Joris Blanckaert, Gert Leysen, Fernando Pereira, Jan Swings, Tim Franken, Cedric Gullentops, Zhen Fang
Tuesday 30 june 2015
9:30 - 9:45h
at North America (level 0)
Themes: (T) Extreme events, natural variability and climate change, (ST) Hydrological extremes: floods and droughts
Parallel session: 4I. Extreme events – Flood Drought
In order to develop optimized flood risk management plans for the Upper Scheldt and Lys/Leie basins, two major French/Belgian rivers with a confluence in the city of Ghent, a full probabilistic risk approach has been applied. Risk analysis requires considering the entire frequency domain of flood consequences. Hence statistical extrapolation is necessary. This was done by generating 2.500 extreme synthetic events for the river system. First, a continuous simulation of 60 years time series of recorded regional rainfall has been run through lumped hydrological models, simulating soil saturation conditions and yielding in joint occurrences of rainfall-runoff discharges at the different inflow locations. Next, for each catchment an extreme value distribution is fitted to the runoff discharges. Joint occurrences of extreme events in the Upper Scheldt and the Lys are taken into account by a bivariate extreme value copula. The bivariate discharge domain of the copula is then stratified in 100 classes. For each class synthetic hydrographs for both rivers are constructed, with a joint probability of occurrence that is calculated from the copula function. Synthetic hydrographs are derived from the combination of a standardized profile for baseflow and surface runoff, which is first shaped by a profile variation and then scaled with the discharge class. The standardized profiles are the mean expected baseflow and surface runoff hydrographs computed by normalizing all recorded extreme events. A probability distribution is fitted to the standardized events, yielding 5 profile classes through a second stratification. Next, the tidal water level variation at the downstream boundary, statistically modeled with a conditional distribution, was again stratified in 5 classes, eventually producing 100x5x5 = 2.500 sets of synthetic events.
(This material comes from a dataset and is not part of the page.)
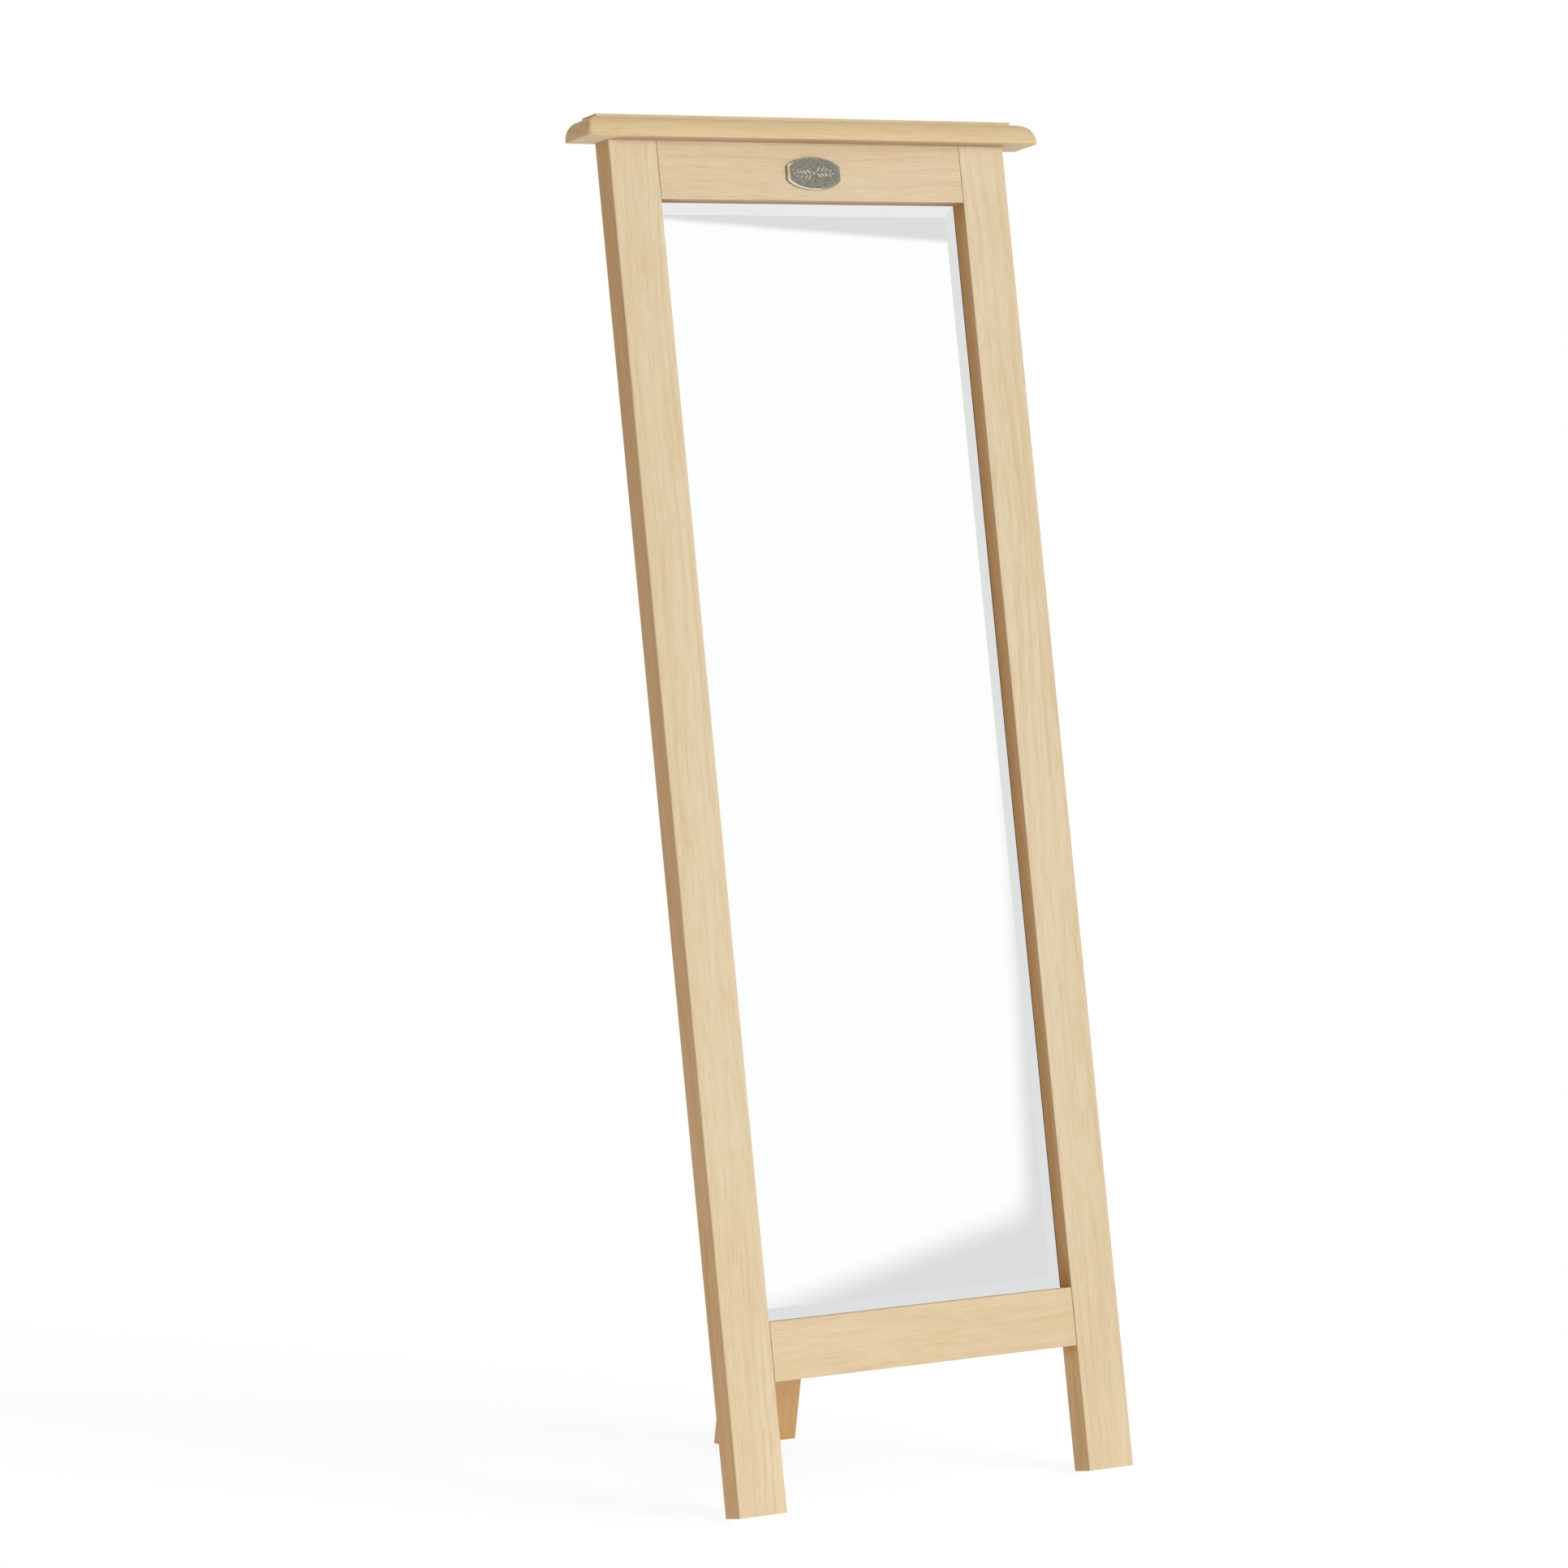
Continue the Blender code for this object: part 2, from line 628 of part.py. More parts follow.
def badge_plate(parent, surface):
    """A cast plate with a raised rim round a sunk plain field, and two spigots cast on its back."""
    back, front = -GAP, -GAP - BADGE_T
    field = front + BADGE_FIELD_DEPTH
    bm = bmesh.new()
    outlines = [
        badge_outline(0, back),
        badge_outline(0, back - BADGE_T / 2),
        badge_outline(0.25 * BADGE_RIM, front + 0.1 * BADGE_T),
        badge_outline(0.5 * BADGE_RIM, front),
        badge_outline(0.75 * BADGE_RIM, front + 0.1 * BADGE_T),
        badge_outline(BADGE_RIM, field),
    ]
    add_loft(bm, outlines)
    obj = piece("badge_plate", mesh_from("badge_plate", bm), parent, surface, smooth=True)
    bores = bmesh.new()
    for number, x in enumerate(BADGE_SPIGOT_X, 1):
        spigots = bmesh.new()
        place = Matrix.Translation((x, -BADGE_T / 2, BADGE_Z)) @ TO_BACK
        length = BADGE_SPIGOT_L + BADGE_T / 2
        add_turned(spigots, spigot_profile(BADGE_SPIGOT_R, length), SCREW_SIDES, place)
        join = obj.modifiers.new("spigot", "BOOLEAN")
        join.operation = "UNION"
        join.object = cutter(f"badge_spigot_{number}", spigots, parent)
        add_turned(bores, spigot_profile(BADGE_SPIGOT_R + GAP, length + BORE_PAST), SCREW_SIDES, place)
    return obj, cutter("badge_bores", bores, parent)


def spigot_profile(radius, length):
    return [(0, 0), (radius, 0), (radius, -length), (0, -length)]


# Assembly ------------------------------------------------------------------------------------------------


def main():
    clear_scene()
    timber = material("timber", (0.73, 0.58, 0.38), 0.45)
    dowel_beech = material("dowel_beech", (0.62, 0.45, 0.28), 0.6)
    felt = material("black_felt", (0.02, 0.018, 0.016), 0.9)
    silvered = material("silvered_glass", (0.92, 0.94, 0.94), 0.03, 1.0)
    hardboard = material("hardboard", (0.19, 0.11, 0.06), 0.7)
    zinc = material("zinc_plate", (0.62, 0.62, 0.60), 0.35, 1.0)
    brass = material("hinge_brass", (0.66, 0.50, 0.24), 0.32, 1.0)
    pewter = material("aged_pewter", (0.27, 0.26, 0.21), 0.45, 1.0)

    frame = axes("frame_axes", (0, FRAME_Y, FRAME_RAISE), -FRAME_LEAN)
    pin_world = (0, FRAME_Y + PIN_BACK, PIN_RAISE)
    leg = axes("leg_axes", pin_world, LEG_LEAN)
    pin_in_frame = Vector((0, PIN_Y, HINGE_UP))
    pin_in_leg = Vector((0, 0, 0))

    stiles = [stile("left_stile", -1, frame, timber), stile("right_stile", 1, frame, timber)]
    bottom = rail("bottom_rail", BOTTOM_RAIL_LOW, OPEN_LOW, (BOTTOM_RAIL_LOW, OPEN_LOW), frame, timber)
    top = rail("top_rail", OPEN_HIGH, STILE_L, (OPEN_HIGH,), frame, timber)
    cap = cap_board(frame, timber)
    glazing_strip(frame, felt)
    mirror_glass(frame, silvered)
    backing = backing_board(frame, hardboard)
    back_rail = hinge_rail(frame, timber)
    leg_board = rear_leg(leg, timber)
    frame_leaf = hinge_leaf("hinge_frame_leaf", -1, 0, pin_in_frame, frame, brass)
    leg_leaf = hinge_leaf("hinge_leg_leaf", 1, 1, pin_in_leg, leg, brass)
    hinge_pin(pin_in_frame, frame, brass)
    badge_bores = badge_plate(frame, pewter)[1]

    glass_rebate = rebate_cutter("glass_rebate", GLASS_REBATE, LIP_T, frame)
    backing_rebate = rebate_cutter("backing_rebate", BACKING_REBATE, BACKING_LIP, frame)
    rail_dowels = place_dowels(
        "rail_dowel", RAIL_DOWEL_R, RAIL_DOWEL_L, rail_dowel_centres(), ALONG_X, frame, dowel_beech
    )
    cap_dowels = place_dowels(
        "cap_dowel", CAP_DOWEL_R, CAP_DOWEL_L, cap_dowel_centres(), Matrix(), frame, dowel_beech
    )
    backing_heads = backing_screw_heads()
    backing_screws = place_screws("backing_screw", BACKING_SCREW, backing_heads, TO_FRONT, frame, zinc)
    rail_screws = place_screws("rail_screw", RAIL_SCREW, rail_screw_heads(), TO_FRONT, frame, zinc)
    frame_heads = leaf_screw_heads(-1, pin_in_frame)
    frame_leaf_screws = place_screws("frame_leaf_screw", HINGE_SCREW, frame_heads, TO_FRONT, frame, brass)
    leg_heads = leaf_screw_heads(1, pin_in_leg)
    leg_leaf_screws = place_screws("leg_leaf_screw", HINGE_SCREW, leg_heads, TO_BACK, leg, brass)

    for board in stiles:
        for tool in (glass_rebate, backing_rebate, rail_dowels, cap_dowels, backing_screws, rail_screws):
            cut(board, tool)
    for tool in (glass_rebate, backing_rebate, rail_dowels, backing_screws):
        cut(bottom, tool)
    for tool in (glass_rebate, backing_rebate, rail_dowels, cap_dowels, backing_screws, badge_bores):
        cut(top, tool)
    cut(cap, cap_dowels)
    cut(backing, backing_screws)
    cut(back_rail, rail_screws)
    cut(back_rail, frame_leaf_screws)
    cut(frame_leaf, frame_leaf_screws)
    cut(leg_leaf, leg_leaf_screws)
    cut(leg_board, leg_leaf_screws)


main()
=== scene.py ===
"""Looks for the cheval floor mirror: its timber, glass and metal, and the plain studio round it.

World axes: metres, +Z up, the floor at Z = 0 and the front towards -Y. The frame leans back by LEAN and the
rear leg leans forward by the same angle, so a board's grain runs along one of the three directions below.
"""

import math

import bmesh
import bpy
from mathutils import Matrix, Vector


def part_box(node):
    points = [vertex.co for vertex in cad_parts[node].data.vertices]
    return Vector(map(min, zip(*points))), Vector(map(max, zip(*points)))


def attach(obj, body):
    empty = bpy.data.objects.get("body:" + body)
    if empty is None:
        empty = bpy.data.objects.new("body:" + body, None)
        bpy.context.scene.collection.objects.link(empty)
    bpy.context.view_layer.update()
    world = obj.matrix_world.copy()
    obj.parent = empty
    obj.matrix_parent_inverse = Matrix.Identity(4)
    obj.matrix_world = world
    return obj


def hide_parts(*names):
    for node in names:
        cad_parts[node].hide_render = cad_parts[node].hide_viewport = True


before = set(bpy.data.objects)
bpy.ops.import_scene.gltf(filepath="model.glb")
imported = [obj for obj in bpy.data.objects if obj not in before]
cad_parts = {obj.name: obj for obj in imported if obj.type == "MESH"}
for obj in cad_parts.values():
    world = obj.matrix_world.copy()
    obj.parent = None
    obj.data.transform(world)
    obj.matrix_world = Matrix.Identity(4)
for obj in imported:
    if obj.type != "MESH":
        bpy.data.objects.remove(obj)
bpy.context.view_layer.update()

MM = 0.001
LEAN = math.radians(10)

# Directions in the world: across, then along the stiles and the rear leg, and out of their front faces
ACROSS = Vector((1, 0, 0))
UP_FRAME = Vector((0, math.sin(LEAN), math.cos(LEAN)))
OUT_FRAME = Vector((0, -math.cos(LEAN), math.sin(LEAN)))
UP_LEG = Vector((0, -math.sin(LEAN), math.cos(LEAN)))
OUT_LEG = Vector((0, -math.cos(LEAN), -math.sin(LEAN)))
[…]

For each set the corresponding multivariate probability of occurrence is computed. All events are run through the hydrodynamic model of the river system. At this point, empirical frequency distributions can be drawn for flood depths in the floodplains. As a validation, these distributions are plotted against simulations of recorded extreme historical events, displaying good similarity. This methodology has the advantage that it determines a statistical distribution of consequences, rather than assigning frequencies to hydrodynamic boundary conditions.